Bewertung: Durch die von uns erzielten Lobbyerfolge betrifft diese Richtlinie – was den „klassischen Handel“ angeht (kein Vertrieb von Software, Musik-/Filmdownloads, etc.) – im Prinzip nur noch den Verkauf von CDs und DVDs. Selbst für diese kleine Produktgruppe gelten nun – entgegen des ursprünglichen Vorschlags – klare Fristen für Gewährleistung und Beweislastumkehr. Damit liegt hier ein zufriedenstellendes Ergebnis vor. Nun gilt es das Parlament davon zu überzeugen, die positiven Aspekte der Ratsposition zu übernehmen. Gleichzeitig werden wir die Auswirkungen dieser Einigung auf den Vorschlag zum Warenhandel kritisch beobachten. Da bei der Sachgüter-Richtlinie eine deutlich größere Zahl an Produktgruppen betroffen ist, wäre die hier gesetzte Latte (Beweislastumkehr nach einem Jahr, keine vollharmonisierte Gewährleistungsfrist) keine ideale Blaupause.
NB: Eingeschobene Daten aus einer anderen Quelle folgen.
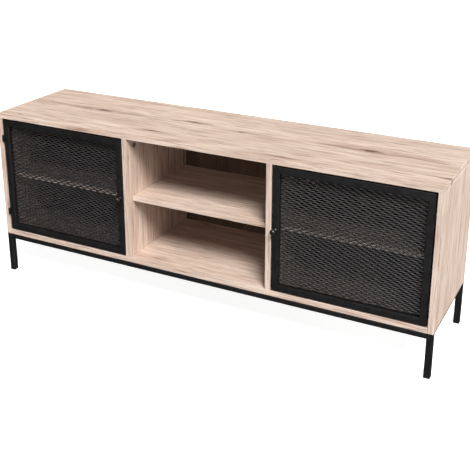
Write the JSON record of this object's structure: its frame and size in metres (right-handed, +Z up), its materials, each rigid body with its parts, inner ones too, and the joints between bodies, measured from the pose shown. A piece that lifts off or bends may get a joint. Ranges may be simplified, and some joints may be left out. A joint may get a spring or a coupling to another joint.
{
  "type": "tv stand with doors",
  "caption": "Low wood-effect tv stand on a black steel tube base, with an open shelved niche between two hinged expanded-mesh doors.",
  "frame": {"origin": "on the floor, at the centre of the whole object's box; its front is the tip of the knobs and its back the back panel", "axes": "+Z up, +X to the right seen from the front, +Y from the front to the back; the doors face -Y"},
  "size_m": [1.4, 0.3624, 0.535],
  "materials": {
    "oak_board": "light oak-effect melamine on particle board, matt with a fine grain",
    "back_sheet": "hardboard, printed dark brown inside and raw outside",
    "black_steel": "black fine-texture powder coat",
    "mesh_steel": "black powder-coated expanded steel",
    "knob_metal": "black satin paint",
    "zinc": "zinc plated",
    "black_plastic": "moulded black plastic",
    "magnet": "sintered ferrite"
  },
  "bodies": {
    "carcass": {"top_panel": "oak_board", "bottom_panel": "oak_board", "left_side_panel": "oak_board", "right_side_panel": "oak_board", "left_divider": "oak_board", "right_divider": "oak_board", "left_shelf": "oak_board", "middle_shelf": "oak_board", "right_shelf": "oak_board", "back_panel": "back_sheet", "front_left_leg": "black_steel", "front_right_leg": "black_steel", "back_left_leg": "black_steel", "back_right_leg": "black_steel", "front_left_glide": "black_plastic", "front_right_glide": "black_plastic", "back_left_glide": "black_plastic", "back_right_glide": "black_plastic", "front_rail": "black_steel", "back_rail": "black_steel", "left_rail": "black_steel", "right_rail": "black_steel", "left_divider_front_cam": "zinc", "left_divider_back_cam": "zinc", "right_divider_front_cam": "zinc", "right_divider_back_cam": "zinc", "middle_shelf_front_left_pin": "zinc", "middle_shelf_front_right_pin": "zinc", "middle_shelf_back_left_pin": "zinc", "middle_shelf_back_right_pin": "zinc", "left_catch_body": "black_plastic", "left_catch_magnet": "magnet", "left_lower_cabinet_leaf": "black_steel", "left_lower_hinge_pin": "black_steel", "left_upper_cabinet_leaf": "black_steel", "left_upper_hinge_pin": "black_steel", "right_catch_body": "black_plastic", "right_catch_magnet": "magnet", "right_lower_cabinet_leaf": "black_steel", "right_lower_hinge_pin": "black_steel", "right_upper_cabinet_leaf": "black_steel", "right_upper_hinge_pin": "black_steel"},
    "left_door": {"left_door_hinge_stile": "black_steel", "left_door_free_stile": "black_steel", "left_door_top_rail": "black_steel", "left_door_bottom_rail": "black_steel", "left_door_mesh": "mesh_steel", "left_knob": "knob_metal", "left_knob_screw": "zinc", "left_lower_door_leaf": "black_steel", "left_upper_door_leaf": "black_steel"},
    "right_door": {"right_door_hinge_stile": "black_steel", "right_door_free_stile": "black_steel", "right_door_top_rail": "black_steel", "right_door_bottom_rail": "black_steel", "right_door_mesh": "mesh_steel", "right_knob": "knob_metal", "right_knob_screw": "zinc", "right_lower_door_leaf": "black_steel", "right_upper_door_leaf": "black_steel"}
  },
  "joints": [
    {"name": "left_door_hinge", "type": "hinge", "parent": "carcass", "child": "left_door", "pos_m": [-0.682, -0.16165, 0.3325], "axis": [0, 0, -1], "range_deg": [0, 180]},
    {"name": "right_door_hinge", "type": "hinge", "parent": "carcass", "child": "right_door", "pos_m": [0.682, -0.16165, 0.3325], "axis": [0, 0, 1], "range_deg": [0, 180]}
  ]
}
Nächste Schritte: Die Abstimmung des Berichts zu den digitalen Inhalten von Evelyne Gebhardt (DE, S&D) und Axel Voss (DE, EVP) im Europäischen Parlament ist von Ende Mai auf Ende September 2017 verschoben worden. Trilog-Verhandlungen zwischen Parlament und Rat werden also keinesfalls vor Herbst 2017 beginnen. Da der Rat sich mit dem Sachgüter-Vorschlag noch immer nicht befasst wird eine Einigung zu dieser „Schwester-Richtlinie“ noch mehr Zeit in Anspruch nehmen. Hierzu soll das Parlament Anfang Oktober 2017 seinen Standpunkt annehmen.